*Set exercise*. Would you print the material exactly, starting at its first line and ending at the line holding "return around(CHEESE_RADII, angle)"?

-- start of Source data --

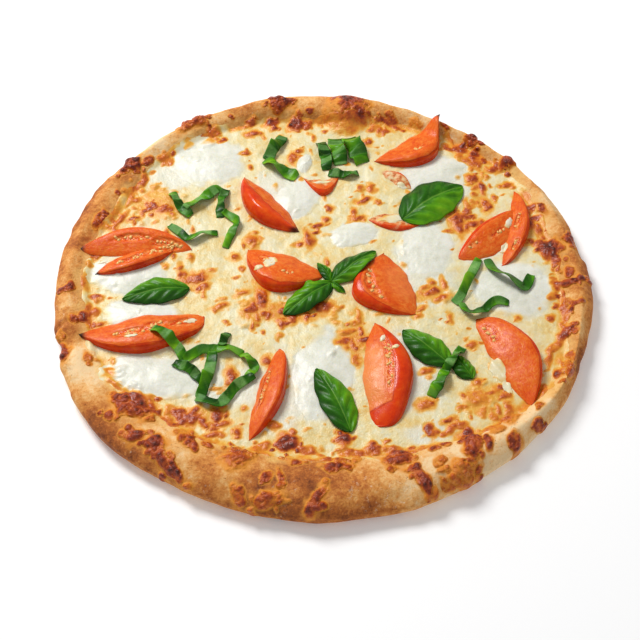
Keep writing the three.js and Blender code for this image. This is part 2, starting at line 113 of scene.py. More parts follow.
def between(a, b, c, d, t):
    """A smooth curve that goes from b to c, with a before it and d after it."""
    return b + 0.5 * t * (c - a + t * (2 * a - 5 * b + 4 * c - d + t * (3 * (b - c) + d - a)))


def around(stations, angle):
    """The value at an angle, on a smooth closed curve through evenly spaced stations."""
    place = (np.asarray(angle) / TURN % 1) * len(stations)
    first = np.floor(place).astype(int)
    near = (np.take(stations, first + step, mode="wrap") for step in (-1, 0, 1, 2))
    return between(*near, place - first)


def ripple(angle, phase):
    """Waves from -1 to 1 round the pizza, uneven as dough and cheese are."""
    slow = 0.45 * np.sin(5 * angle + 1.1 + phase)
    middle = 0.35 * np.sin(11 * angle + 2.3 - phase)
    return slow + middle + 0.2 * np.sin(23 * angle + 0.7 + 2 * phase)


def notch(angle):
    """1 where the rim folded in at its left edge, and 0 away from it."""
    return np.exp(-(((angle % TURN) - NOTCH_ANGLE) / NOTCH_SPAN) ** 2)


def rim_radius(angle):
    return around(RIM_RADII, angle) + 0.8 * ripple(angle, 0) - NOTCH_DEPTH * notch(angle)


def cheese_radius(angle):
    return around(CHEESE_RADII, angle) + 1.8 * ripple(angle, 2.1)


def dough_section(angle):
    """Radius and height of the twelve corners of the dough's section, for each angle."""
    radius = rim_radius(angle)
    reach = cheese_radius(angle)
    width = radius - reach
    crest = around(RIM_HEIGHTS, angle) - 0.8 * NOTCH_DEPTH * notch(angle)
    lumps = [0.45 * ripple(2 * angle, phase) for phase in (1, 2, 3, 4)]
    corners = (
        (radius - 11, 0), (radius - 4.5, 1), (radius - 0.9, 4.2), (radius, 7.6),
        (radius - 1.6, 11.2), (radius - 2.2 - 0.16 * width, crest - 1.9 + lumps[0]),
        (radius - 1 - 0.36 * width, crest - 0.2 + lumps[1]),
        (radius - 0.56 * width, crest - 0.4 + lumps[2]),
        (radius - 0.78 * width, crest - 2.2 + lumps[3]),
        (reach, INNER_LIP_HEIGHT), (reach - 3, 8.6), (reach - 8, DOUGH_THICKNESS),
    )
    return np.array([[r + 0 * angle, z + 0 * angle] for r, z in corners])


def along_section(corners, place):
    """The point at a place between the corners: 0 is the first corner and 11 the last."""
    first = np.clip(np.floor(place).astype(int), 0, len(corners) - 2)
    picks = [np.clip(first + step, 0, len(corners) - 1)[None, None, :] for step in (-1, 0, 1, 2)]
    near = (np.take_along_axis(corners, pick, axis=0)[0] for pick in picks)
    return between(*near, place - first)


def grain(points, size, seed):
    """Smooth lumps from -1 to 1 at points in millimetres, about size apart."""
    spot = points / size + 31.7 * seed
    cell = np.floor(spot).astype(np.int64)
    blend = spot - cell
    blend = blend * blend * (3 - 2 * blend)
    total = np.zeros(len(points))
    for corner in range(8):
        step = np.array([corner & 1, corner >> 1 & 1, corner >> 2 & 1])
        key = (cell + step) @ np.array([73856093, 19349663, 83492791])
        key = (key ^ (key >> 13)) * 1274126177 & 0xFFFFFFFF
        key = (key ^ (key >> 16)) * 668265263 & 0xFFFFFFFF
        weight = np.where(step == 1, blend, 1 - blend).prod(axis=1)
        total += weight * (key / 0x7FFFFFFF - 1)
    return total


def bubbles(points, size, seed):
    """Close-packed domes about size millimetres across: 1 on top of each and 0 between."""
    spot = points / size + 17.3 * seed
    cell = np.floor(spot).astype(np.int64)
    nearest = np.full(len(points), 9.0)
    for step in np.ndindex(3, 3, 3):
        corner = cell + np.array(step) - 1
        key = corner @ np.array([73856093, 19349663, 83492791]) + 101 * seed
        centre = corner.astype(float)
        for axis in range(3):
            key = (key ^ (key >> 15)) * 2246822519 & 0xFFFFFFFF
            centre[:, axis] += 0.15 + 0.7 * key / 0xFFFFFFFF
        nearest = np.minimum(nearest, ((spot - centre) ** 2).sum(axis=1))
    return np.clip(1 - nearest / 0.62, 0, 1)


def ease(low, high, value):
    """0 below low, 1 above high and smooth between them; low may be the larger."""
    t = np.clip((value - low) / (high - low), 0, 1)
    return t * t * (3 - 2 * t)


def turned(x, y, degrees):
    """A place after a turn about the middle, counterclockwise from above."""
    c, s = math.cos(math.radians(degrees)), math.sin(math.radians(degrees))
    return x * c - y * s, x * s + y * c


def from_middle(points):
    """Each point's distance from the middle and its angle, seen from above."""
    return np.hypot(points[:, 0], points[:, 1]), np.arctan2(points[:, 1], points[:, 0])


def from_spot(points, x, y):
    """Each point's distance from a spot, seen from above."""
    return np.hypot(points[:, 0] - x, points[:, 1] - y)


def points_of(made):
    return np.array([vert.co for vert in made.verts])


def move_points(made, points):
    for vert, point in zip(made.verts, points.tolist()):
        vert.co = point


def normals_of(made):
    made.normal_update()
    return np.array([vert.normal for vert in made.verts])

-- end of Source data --

*Solution to the exercise*.
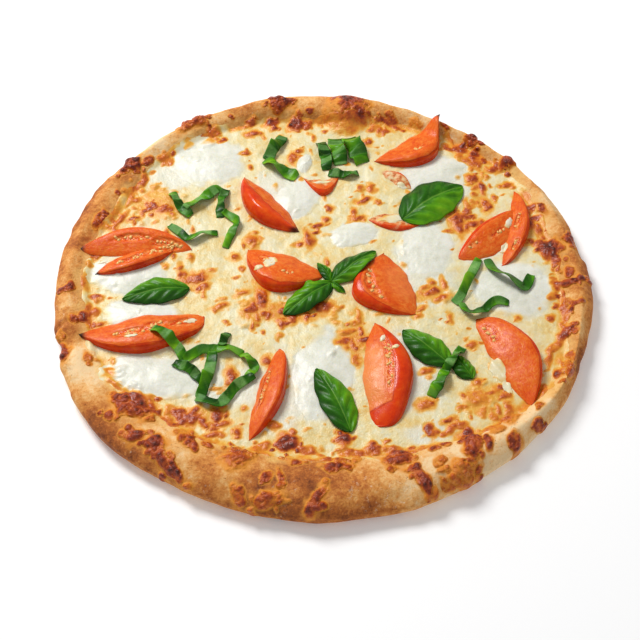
Keep writing the three.js and Blender code for this image. This is part 2, starting at line 113 of scene.py. More parts follow.
def between(a, b, c, d, t):
    """A smooth curve that goes from b to c, with a before it and d after it."""
    return b + 0.5 * t * (c - a + t * (2 * a - 5 * b + 4 * c - d + t * (3 * (b - c) + d - a)))


def around(stations, angle):
    """The value at an angle, on a smooth closed curve through evenly spaced stations."""
    place = (np.asarray(angle) / TURN % 1) * len(stations)
    first = np.floor(place).astype(int)
    near = (np.take(stations, first + step, mode="wrap") for step in (-1, 0, 1, 2))
    return between(*near, place - first)


def ripple(angle, phase):
    """Waves from -1 to 1 round the pizza, uneven as dough and cheese are."""
    slow = 0.45 * np.sin(5 * angle + 1.1 + phase)
    middle = 0.35 * np.sin(11 * angle + 2.3 - phase)
    return slow + middle + 0.2 * np.sin(23 * angle + 0.7 + 2 * phase)


def notch(angle):
    """1 where the rim folded in at its left edge, and 0 away from it."""
    return np.exp(-(((angle % TURN) - NOTCH_ANGLE) / NOTCH_SPAN) ** 2)


def rim_radius(angle):
    return around(RIM_RADII, angle) + 0.8 * ripple(angle, 0) - NOTCH_DEPTH * notch(angle)


def cheese_radius(angle):
    return around(CHEESE_RADII, angle) + 1.8 * ripple(angle, 2.1)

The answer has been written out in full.